• [DESCRIPTION OF THE TASK] Quote the data below in full, please, without altering anything.

** START **

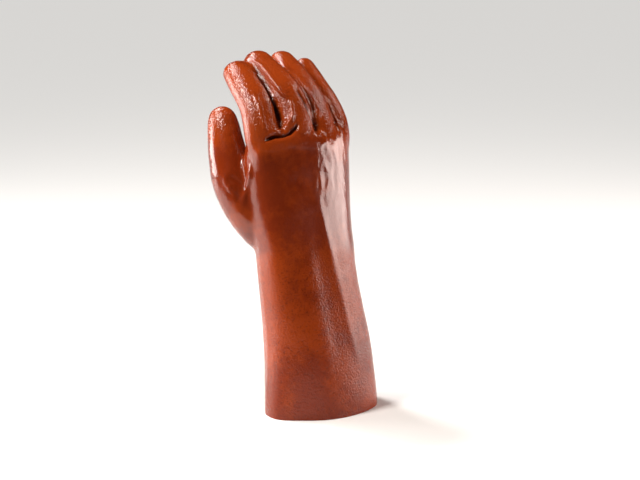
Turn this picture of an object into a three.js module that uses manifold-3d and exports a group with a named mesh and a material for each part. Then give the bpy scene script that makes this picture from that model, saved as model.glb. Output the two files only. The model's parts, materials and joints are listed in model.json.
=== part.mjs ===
// PVC coated gauntlet glove for a right hand: one dipped, hollow shell with a cut cuff, a palm, four half
// curled fingers and a thumb. Millimetres. +Z runs up the forearm from the cuff's rim, on which the glove
// stands, -Y is the back of the hand, +Y the palm, -X the thumb's side and +X the little finger's side.
import * as THREE from "three";
import Module from "manifold-3d";

// Driving dimensions
const WALL = 1.6; // cloth and coating together
const FOREARM_LENGTH = 146; // cuff's rim to the wrist
const PALM_LENGTH = 110; // wrist to the webs between the fingers
const CUFF_WIDTH = 105;
const CUFF_DEPTH = 78;
const WRIST_WIDTH = 92;
const WRIST_DEPTH = 64;
const PALM_WIDTH = 103;
const PALM_DEPTH = 44;
const ARCH = 6; // how far the sides of the hand fall back behind its middle
const FINGER_LENGTH = 117; // middle finger, from inside the hand to its tip
const FINGER_WIDTH = 30;
const FINGER_DEPTH = 25;
const THUMB_LENGTH = 144; // from inside the heel of the hand to the tip
const THUMB_WIDTH = 42;
const THUMB_DEPTH = 35;
const DIGIT_SQUARE = 2.15; // exponent of the digits' rounded section
const SEAM_HEIGHT = 0.9; // the side seams of the cloth show through the coating as low ridges
const SEAM_WIDTH = 4.2;
const WRIST_ACROSS = -12; // wrist's centre against the cuff's
const WRIST_PALMWARD = 8;

// Fineness of the facets
const HAND_SIDES = 40;
const DIGIT_SIDES = 18;
const DIGIT_STEPS = 14;
const CUT_CLEARANCE = 6; // how far the hollow runs past the cuff's rim, so that it is cut open
const LEAST_HOLLOW = 6; // walls of depth that a section of the hand has at least, for the hollow to reach it
const POLE_RISE = 1; // how far the pole between the fingers stands above the hand's last section
const TIP_TILTS = [30, 55, 75]; // degrees round a digit's end at which it gets a section

const WRIST = FOREARM_LENGTH;
const WEBS = FOREARM_LENGTH + PALM_LENGTH;

// Gauntlet: height as a share of FOREARM_LENGTH, flare as a share of the way from the wrist's size to the
// cuff's.
const GAUNTLET = [
  { height: 0.0, flare: 1.0 },
  { height: 0.08, flare: 0.97 },
  { height: 0.18, flare: 0.9 },
  { height: 0.3, flare: 0.8 },
  { height: 0.42, flare: 0.67 },
  { height: 0.54, flare: 0.52 },
  { height: 0.66, flare: 0.36 },
  { height: 0.78, flare: 0.2 },
  { height: 0.9, flare: 0.07 },
];

// Hand: up is a share of PALM_LENGTH above the wrist, wide of PALM_WIDTH and deep of PALM_DEPTH. across is a
// share of PALM_WIDTH and palmward of PALM_DEPTH, both from the wrist's centre, and arch of ARCH. square is
// the exponent of the rounded section, 2 for an ellipse, and bevel the same where the back falls off towards
// the little finger's side.
const HAND = [
  { up: 0.02, wide: 0.89, deep: 1.45, across: 0.0, palmward: 0.0, arch: 0.0, square: 2.35, bevel: 2.1 },
  { up: 0.13, wide: 0.9, deep: 1.38, across: -0.014, palmward: 0.0, arch: 0.1, square: 2.35, bevel: 2.0 },
  { up: 0.25, wide: 0.915, deep: 1.3, across: -0.026, palmward: 0.0, arch: 0.25, square: 2.35, bevel: 1.95 },
  { up: 0.37, wide: 0.93, deep: 1.2, across: -0.036, palmward: -0.01, arch: 0.4, square: 2.4, bevel: 1.9 },
  { up: 0.48, wide: 0.95, deep: 1.12, across: -0.046, palmward: -0.02, arch: 0.55, square: 2.45, bevel: 1.85 },
  { up: 0.59, wide: 0.965, deep: 1.05, across: -0.054, palmward: -0.03, arch: 0.7, square: 2.55, bevel: 1.8 },
  { up: 0.69, wide: 0.98, deep: 0.98, across: -0.061, palmward: -0.04, arch: 0.85, square: 2.6, bevel: 1.8 },
  { up: 0.78, wide: 0.985, deep: 0.92, across: -0.067, palmward: -0.05, arch: 1.0, square: 2.7, bevel: 1.8 },
  { up: 0.86, wide: 0.975, deep: 0.86, across: -0.073, palmward: -0.07, arch: 1.0, square: 2.8, bevel: 1.8 },
  { up: 0.92, wide: 0.955, deep: 0.77, across: -0.078, palmward: -0.085, arch: 1.0, square: 2.8, bevel: 1.8 },
  { up: 0.965, wide: 0.92, deep: 0.62, across: -0.082, palmward: -0.11, arch: 1.0, square: 2.7, bevel: 1.9 },
  { up: 0.99, wide: 0.87, deep: 0.44, across: -0.084, palmward: -0.15, arch: 1.0, square: 2.6, bevel: 2.0 },
  { up: 1.0, wide: 0.8, deep: 0.22, across: -0.084, palmward: -0.18, arch: 1.0, square: 2.5, bevel: 2.2 },
];

// Broad dents and folds of the gauntlet and hand. turn is the angle round the arm in degrees, from the little
// finger's side towards the palm, height a share of the whole height up to the webs, and depth of WALL, below
// zero for what stands out. span is its half width in degrees and rise its half height, a share of that height.
const DENTS = [
  { turn: 192, height: 0.0, depth: -4.6, span: 24, rise: 0.16 }, // cuff's corner on the thumb's side
  { turn: 264, height: 0.06, depth: -2.4, span: 26, rise: 0.3 }, // and in the middle of the back
  { turn: 140, height: 0.74, depth: -6.0, span: 34, rise: 0.13 }, // ball of the thumb
  { turn: 40, height: 0.72, depth: -2.2, span: 30, rise: 0.16 }, // heel of the hand
  { turn: 92, height: 0.56, depth: 1.6, span: 42, rise: 0.06 }, // bend of the wrist
  { turn: 92, height: 0.84, depth: 1.6, span: 26, rise: 0.09 }, // hollow of the palm
  { turn: 90, height: 0.2, depth: 1.4, span: 30, rise: 0.14 }, // slack of the gauntlet under the wrist
  { turn: 270, height: 0.72, depth: 0.9, span: 28, rise: 0.1 }, // back of the hand, flattened
  { turn: 218, height: 0.945, depth: -2.7, span: 22, rise: 0.06 }, // knuckle of the index finger
  { turn: 256, height: 0.97, depth: -1.7, span: 15, rise: 0.05 }, // of the middle finger
  { turn: 287, height: 0.95, depth: -1.0, span: 14, rise: 0.05 }, // of the ring finger
  { turn: 320, height: 0.94, depth: -0.7, span: 16, rise: 0.05 }, // of the little finger
];

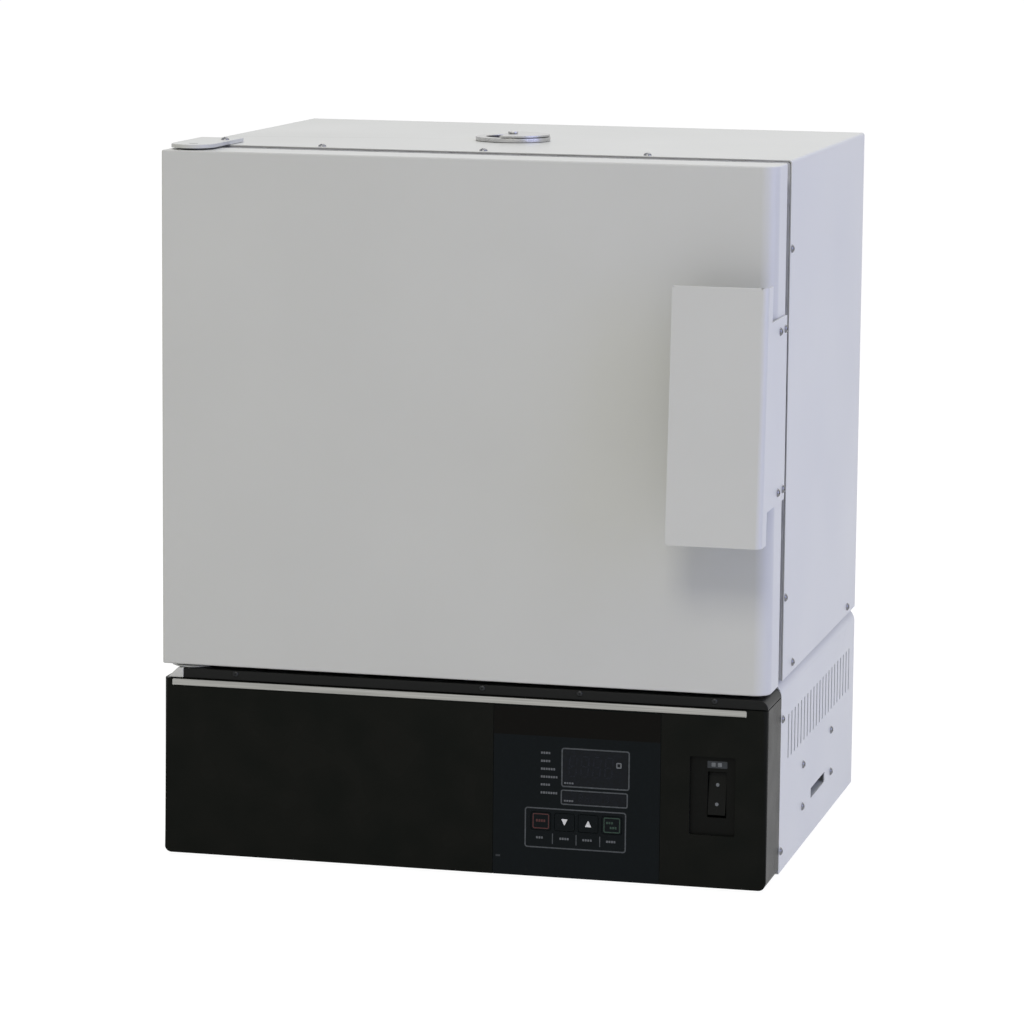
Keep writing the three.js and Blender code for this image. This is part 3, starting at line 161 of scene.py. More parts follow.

** END **

• [COMPLETED TASK]
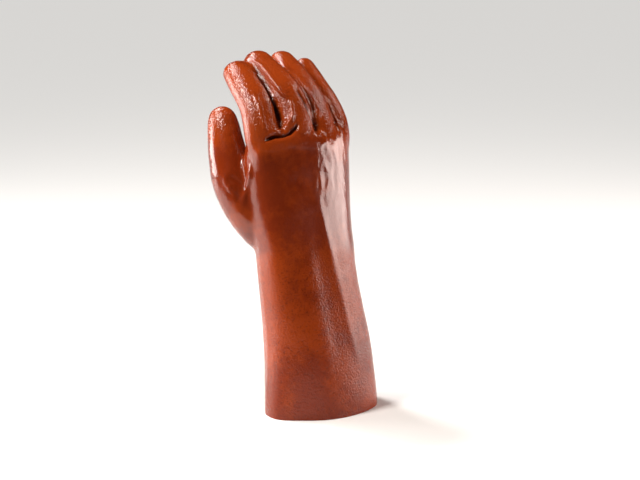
Turn this picture of an object into a three.js module that uses manifold-3d and exports a group with a named mesh and a material for each part. Then give the bpy scene script that makes this picture from that model, saved as model.glb. Output the two files only. The model's parts, materials and joints are listed in model.json.
=== part.mjs ===
// PVC coated gauntlet glove for a right hand: one dipped, hollow shell with a cut cuff, a palm, four half
// curled fingers and a thumb. Millimetres. +Z runs up the forearm from the cuff's rim, on which the glove
// stands, -Y is the back of the hand, +Y the palm, -X the thumb's side and +X the little finger's side.
import * as THREE from "three";
import Module from "manifold-3d";

// Driving dimensions
const WALL = 1.6; // cloth and coating together
const FOREARM_LENGTH = 146; // cuff's rim to the wrist
const PALM_LENGTH = 110; // wrist to the webs between the fingers
const CUFF_WIDTH = 105;
const CUFF_DEPTH = 78;
const WRIST_WIDTH = 92;
const WRIST_DEPTH = 64;
const PALM_WIDTH = 103;
const PALM_DEPTH = 44;
const ARCH = 6; // how far the sides of the hand fall back behind its middle
const FINGER_LENGTH = 117; // middle finger, from inside the hand to its tip
const FINGER_WIDTH = 30;
const FINGER_DEPTH = 25;
const THUMB_LENGTH = 144; // from inside the heel of the hand to the tip
const THUMB_WIDTH = 42;
const THUMB_DEPTH = 35;
const DIGIT_SQUARE = 2.15; // exponent of the digits' rounded section
const SEAM_HEIGHT = 0.9; // the side seams of the cloth show through the coating as low ridges
const SEAM_WIDTH = 4.2;
const WRIST_ACROSS = -12; // wrist's centre against the cuff's
const WRIST_PALMWARD = 8;

// Fineness of the facets
const HAND_SIDES = 40;
const DIGIT_SIDES = 18;
const DIGIT_STEPS = 14;
const CUT_CLEARANCE = 6; // how far the hollow runs past the cuff's rim, so that it is cut open
const LEAST_HOLLOW = 6; // walls of depth that a section of the hand has at least, for the hollow to reach it
const POLE_RISE = 1; // how far the pole between the fingers stands above the hand's last section
const TIP_TILTS = [30, 55, 75]; // degrees round a digit's end at which it gets a section

const WRIST = FOREARM_LENGTH;
const WEBS = FOREARM_LENGTH + PALM_LENGTH;

// Gauntlet: height as a share of FOREARM_LENGTH, flare as a share of the way from the wrist's size to the
// cuff's.
const GAUNTLET = [
  { height: 0.0, flare: 1.0 },
  { height: 0.08, flare: 0.97 },
  { height: 0.18, flare: 0.9 },
  { height: 0.3, flare: 0.8 },
  { height: 0.42, flare: 0.67 },
  { height: 0.54, flare: 0.52 },
  { height: 0.66, flare: 0.36 },
  { height: 0.78, flare: 0.2 },
  { height: 0.9, flare: 0.07 },
];

// Hand: up is a share of PALM_LENGTH above the wrist, wide of PALM_WIDTH and deep of PALM_DEPTH. across is a
// share of PALM_WIDTH and palmward of PALM_DEPTH, both from the wrist's centre, and arch of ARCH. square is
// the exponent of the rounded section, 2 for an ellipse, and bevel the same where the back falls off towards
// the little finger's side.
const HAND = [
  { up: 0.02, wide: 0.89, deep: 1.45, across: 0.0, palmward: 0.0, arch: 0.0, square: 2.35, bevel: 2.1 },
  { up: 0.13, wide: 0.9, deep: 1.38, across: -0.014, palmward: 0.0, arch: 0.1, square: 2.35, bevel: 2.0 },
  { up: 0.25, wide: 0.915, deep: 1.3, across: -0.026, palmward: 0.0, arch: 0.25, square: 2.35, bevel: 1.95 },
  { up: 0.37, wide: 0.93, deep: 1.2, across: -0.036, palmward: -0.01, arch: 0.4, square: 2.4, bevel: 1.9 },
  { up: 0.48, wide: 0.95, deep: 1.12, across: -0.046, palmward: -0.02, arch: 0.55, square: 2.45, bevel: 1.85 },
  { up: 0.59, wide: 0.965, deep: 1.05, across: -0.054, palmward: -0.03, arch: 0.7, square: 2.55, bevel: 1.8 },
  { up: 0.69, wide: 0.98, deep: 0.98, across: -0.061, palmward: -0.04, arch: 0.85, square: 2.6, bevel: 1.8 },
  { up: 0.78, wide: 0.985, deep: 0.92, across: -0.067, palmward: -0.05, arch: 1.0, square: 2.7, bevel: 1.8 },
  { up: 0.86, wide: 0.975, deep: 0.86, across: -0.073, palmward: -0.07, arch: 1.0, square: 2.8, bevel: 1.8 },
  { up: 0.92, wide: 0.955, deep: 0.77, across: -0.078, palmward: -0.085, arch: 1.0, square: 2.8, bevel: 1.8 },
  { up: 0.965, wide: 0.92, deep: 0.62, across: -0.082, palmward: -0.11, arch: 1.0, square: 2.7, bevel: 1.9 },
  { up: 0.99, wide: 0.87, deep: 0.44, across: -0.084, palmward: -0.15, arch: 1.0, square: 2.6, bevel: 2.0 },
  { up: 1.0, wide: 0.8, deep: 0.22, across: -0.084, palmward: -0.18, arch: 1.0, square: 2.5, bevel: 2.2 },
];

// Broad dents and folds of the gauntlet and hand. turn is the angle round the arm in degrees, from the little
// finger's side towards the palm, height a share of the whole height up to the webs, and depth of WALL, below
// zero for what stands out. span is its half width in degrees and rise its half height, a share of that height.
const DENTS = [
  { turn: 192, height: 0.0, depth: -4.6, span: 24, rise: 0.16 }, // cuff's corner on the thumb's side
  { turn: 264, height: 0.06, depth: -2.4, span: 26, rise: 0.3 }, // and in the middle of the back
  { turn: 140, height: 0.74, depth: -6.0, span: 34, rise: 0.13 }, // ball of the thumb
  { turn: 40, height: 0.72, depth: -2.2, span: 30, rise: 0.16 }, // heel of the hand
  { turn: 92, height: 0.56, depth: 1.6, span: 42, rise: 0.06 }, // bend of the wrist
  { turn: 92, height: 0.84, depth: 1.6, span: 26, rise: 0.09 }, // hollow of the palm
  { turn: 90, height: 0.2, depth: 1.4, span: 30, rise: 0.14 }, // slack of the gauntlet under the wrist
  { turn: 270, height: 0.72, depth: 0.9, span: 28, rise: 0.1 }, // back of the hand, flattened
  { turn: 218, height: 0.945, depth: -2.7, span: 22, rise: 0.06 }, // knuckle of the index finger
  { turn: 256, height: 0.97, depth: -1.7, span: 15, rise: 0.05 }, // of the middle finger
  { turn: 287, height: 0.95, depth: -1.0, span: 14, rise: 0.05 }, // of the ring finger
  { turn: 320, height: 0.94, depth: -0.7, span: 16, rise: 0.05 }, // of the little finger
];

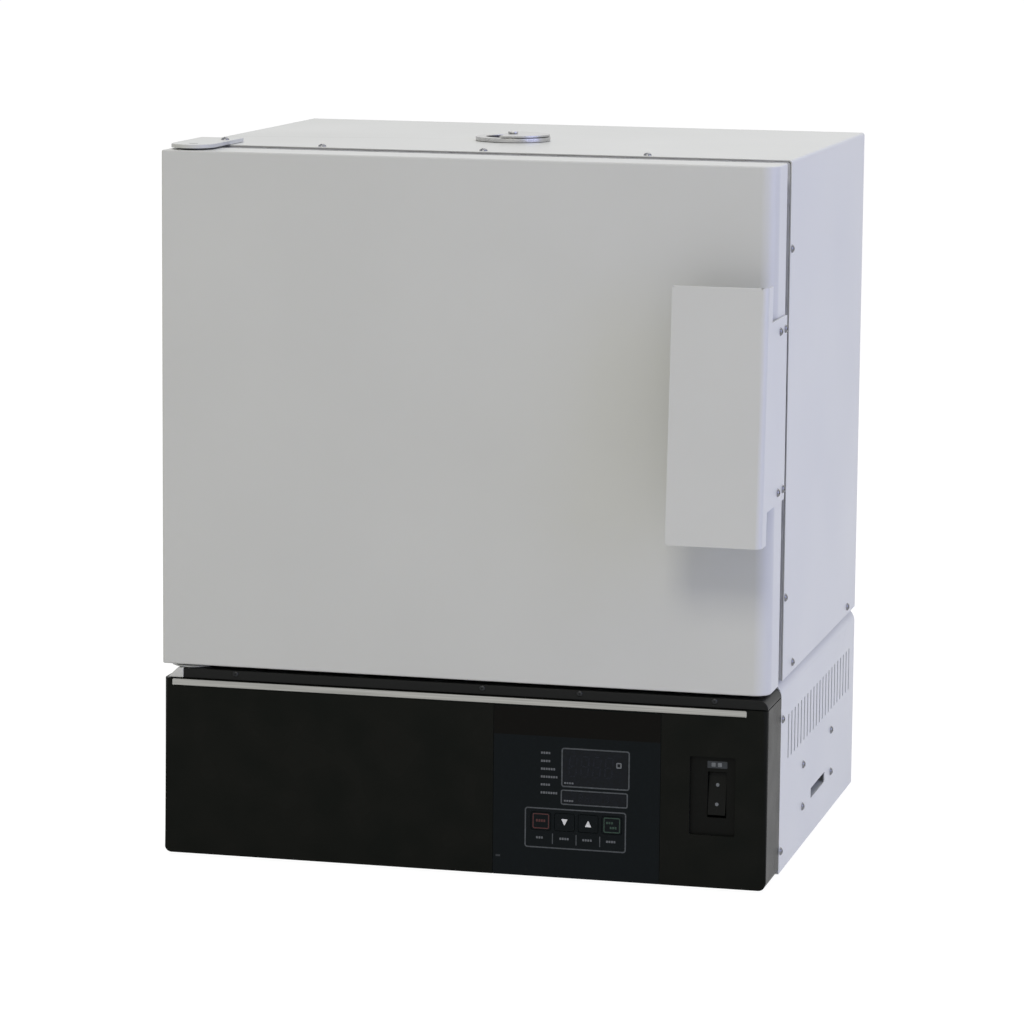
Keep writing the three.js and Blender code for this image. This is part 3, starting at line 161 of scene.py. More parts follow.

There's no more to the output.